» **INSTRUCTIONS FOR THE TASK**
Everything in the listing should be restated word for word.

__________

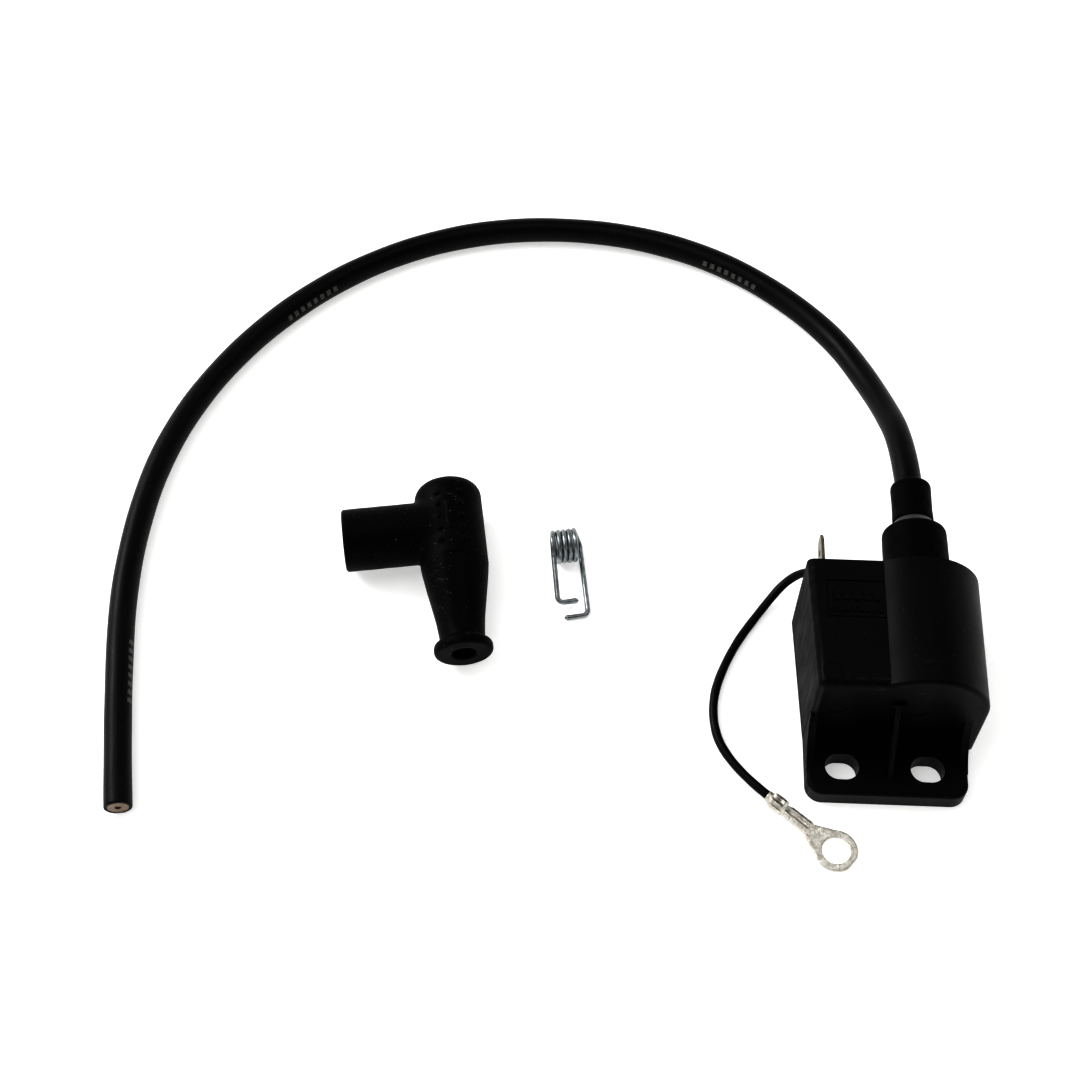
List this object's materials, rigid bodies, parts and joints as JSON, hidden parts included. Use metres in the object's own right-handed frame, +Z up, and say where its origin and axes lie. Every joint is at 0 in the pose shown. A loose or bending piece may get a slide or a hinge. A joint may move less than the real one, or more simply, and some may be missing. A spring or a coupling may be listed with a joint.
{
  "type": "ignition coil",
  "caption": "Potted ignition coil with a slotted mounting flange, high-tension lead, ground lead with ring terminal, spade terminal, and a loose right-angle plug boot and spring terminal.",
  "frame": {"origin": "midway between the two mounting slots, on the mounting face", "axes": "+X along the line of the two slots, +Y towards the high-tension tower, +Z up from the mounting face"},
  "size_m": [0.2211, 0.1983, 0.0357],
  "materials": {
    "housing_pbt": "moulded black PBT with a fine grain",
    "potting_resin": "black casting resin, self-levelled",
    "tower_pbt": "moulded black PBT, smooth",
    "black_rubber": "matte black moulded rubber",
    "plug_rubber": "matte black EPDM with talc bloom",
    "lead_jacket": "extruded black rubber jacket",
    "lead_insulation": "tan cross-linked insulation",
    "stranded_copper": "dull stranded copper",
    "wire_pvc": "black PVC wire insulation",
    "tinned_strands": "tinned copper strands",
    "tinned_brass": "tin-plated brass, satin",
    "zinc_wire": "bright zinc-plated spring wire",
    "spike_brass": "turned brass",
    "core_steel": "silicon steel sheet",
    "bobbin_nylon": "natural glass-filled nylon",
    "copper_wire": "enamelled copper wire",
    "fine_copper": "fine enamelled copper wire",
    "board_laminate": "green solder-masked laminate",
    "capacitor_case": "red film-capacitor case",
    "package_epoxy": "black epoxy package",
    "resistor_body": "tan resistor lacquer"
  },
  "bodies": {
    "coil": {"housing": "housing_pbt", "potting_resin": "potting_resin", "ht_tower": "tower_pbt", "tower_boot": "black_rubber", "lead_sleeve": "black_rubber", "ht_contact_spike": "spike_brass", "core_sheets": "core_steel", "primary_bobbin": "bobbin_nylon", "primary_winding": "copper_wire", "secondary_bobbin": "bobbin_nylon", "secondary_winding": "fine_copper", "winding_end_cap": "bobbin_nylon", "circuit_board": "board_laminate", "storage_capacitor": "capacitor_case", "thyristor": "package_epoxy", "rectifier_diodes": "package_epoxy", "gate_resistors": "resistor_body", "jumper_wires": "tinned_strands", "spade_terminal": "tinned_brass", "ht_lead_jacket": "lead_jacket", "ht_lead_insulation": "lead_insulation", "ht_lead_conductor": "stranded_copper", "ground_lead_insulation": "wire_pvc", "ground_lead_strands": "tinned_strands", "ring_terminal": "tinned_brass"},
    "plug_boot": {"plug_boot": "plug_rubber"},
    "spring_terminal": {"plug_spring_terminal": "zinc_wire"}
  },
  "joints": [
    {"name": "plug_boot_lift", "type": "slide", "parent": "coil", "child": "plug_boot", "axis": [0, 0, 1], "range_m": [0, 0.06]},
    {"name": "spring_terminal_lift", "type": "slide", "parent": "coil", "child": "spring_terminal", "axis": [0, 0, 1], "range_m": [0, 0.06]}
  ]
}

__________

» **EXPECTED OUTPUT**
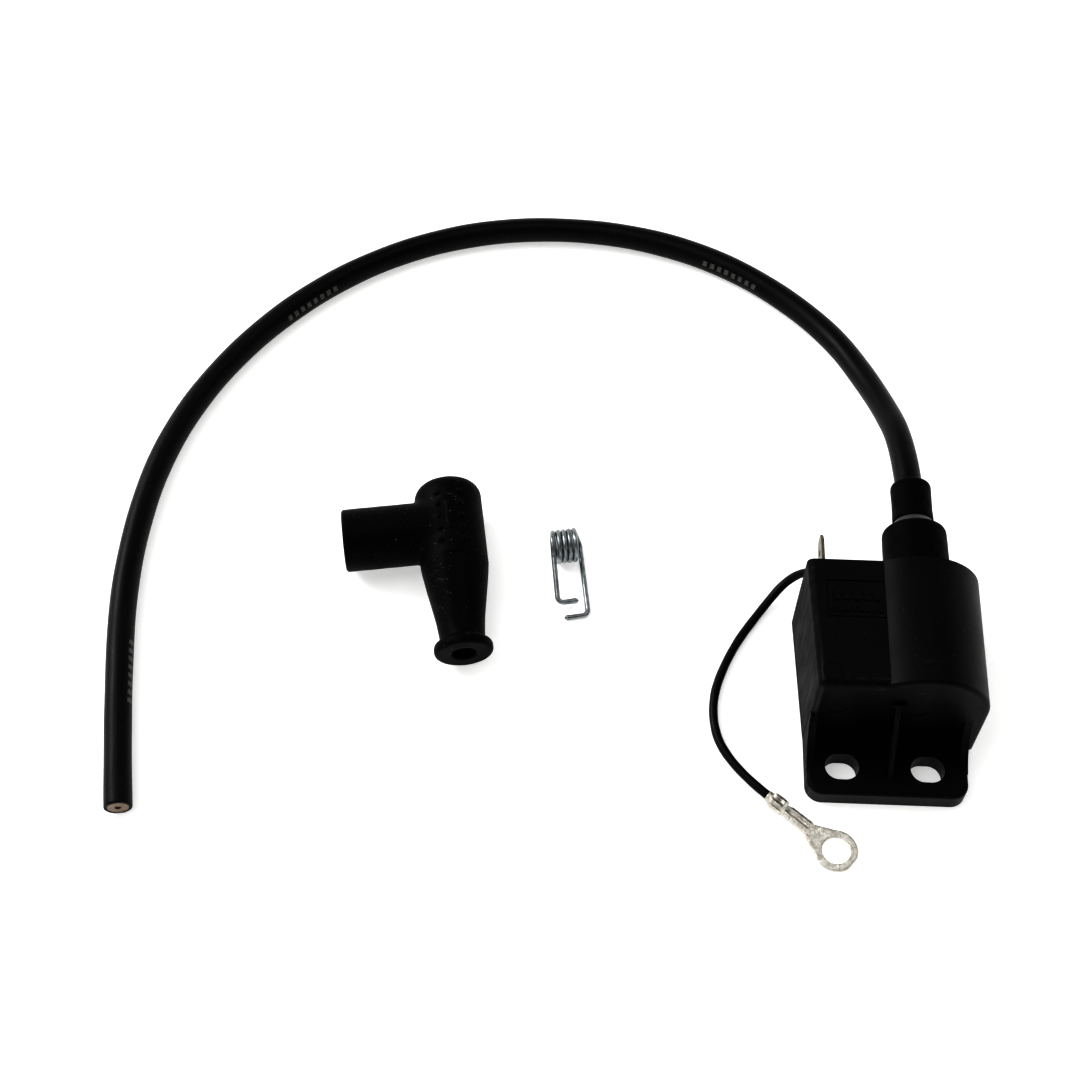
List this object's materials, rigid bodies, parts and joints as JSON, hidden parts included. Use metres in the object's own right-handed frame, +Z up, and say where its origin and axes lie. Every joint is at 0 in the pose shown. A loose or bending piece may get a slide or a hinge. A joint may move less than the real one, or more simply, and some may be missing. A spring or a coupling may be listed with a joint.
{
  "type": "ignition coil",
  "caption": "Potted ignition coil with a slotted mounting flange, high-tension lead, ground lead with ring terminal, spade terminal, and a loose right-angle plug boot and spring terminal.",
  "frame": {"origin": "midway between the two mounting slots, on the mounting face", "axes": "+X along the line of the two slots, +Y towards the high-tension tower, +Z up from the mounting face"},
  "size_m": [0.2211, 0.1983, 0.0357],
  "materials": {
    "housing_pbt": "moulded black PBT with a fine grain",
    "potting_resin": "black casting resin, self-levelled",
    "tower_pbt": "moulded black PBT, smooth",
    "black_rubber": "matte black moulded rubber",
    "plug_rubber": "matte black EPDM with talc bloom",
    "lead_jacket": "extruded black rubber jacket",
    "lead_insulation": "tan cross-linked insulation",
    "stranded_copper": "dull stranded copper",
    "wire_pvc": "black PVC wire insulation",
    "tinned_strands": "tinned copper strands",
    "tinned_brass": "tin-plated brass, satin",
    "zinc_wire": "bright zinc-plated spring wire",
    "spike_brass": "turned brass",
    "core_steel": "silicon steel sheet",
    "bobbin_nylon": "natural glass-filled nylon",
    "copper_wire": "enamelled copper wire",
    "fine_copper": "fine enamelled copper wire",
    "board_laminate": "green solder-masked laminate",
    "capacitor_case": "red film-capacitor case",
    "package_epoxy": "black epoxy package",
    "resistor_body": "tan resistor lacquer"
  },
  "bodies": {
    "coil": {"housing": "housing_pbt", "potting_resin": "potting_resin", "ht_tower": "tower_pbt", "tower_boot": "black_rubber", "lead_sleeve": "black_rubber", "ht_contact_spike": "spike_brass", "core_sheets": "core_steel", "primary_bobbin": "bobbin_nylon", "primary_winding": "copper_wire", "secondary_bobbin": "bobbin_nylon", "secondary_winding": "fine_copper", "winding_end_cap": "bobbin_nylon", "circuit_board": "board_laminate", "storage_capacitor": "capacitor_case", "thyristor": "package_epoxy", "rectifier_diodes": "package_epoxy", "gate_resistors": "resistor_body", "jumper_wires": "tinned_strands", "spade_terminal": "tinned_brass", "ht_lead_jacket": "lead_jacket", "ht_lead_insulation": "lead_insulation", "ht_lead_conductor": "stranded_copper", "ground_lead_insulation": "wire_pvc", "ground_lead_strands": "tinned_strands", "ring_terminal": "tinned_brass"},
    "plug_boot": {"plug_boot": "plug_rubber"},
    "spring_terminal": {"plug_spring_terminal": "zinc_wire"}
  },
  "joints": [
    {"name": "plug_boot_lift", "type": "slide", "parent": "coil", "child": "plug_boot", "axis": [0, 0, 1], "range_m": [0, 0.06]},
    {"name": "spring_terminal_lift", "type": "slide", "parent": "coil", "child": "spring_terminal", "axis": [0, 0, 1], "range_m": [0, 0.06]}
  ]
}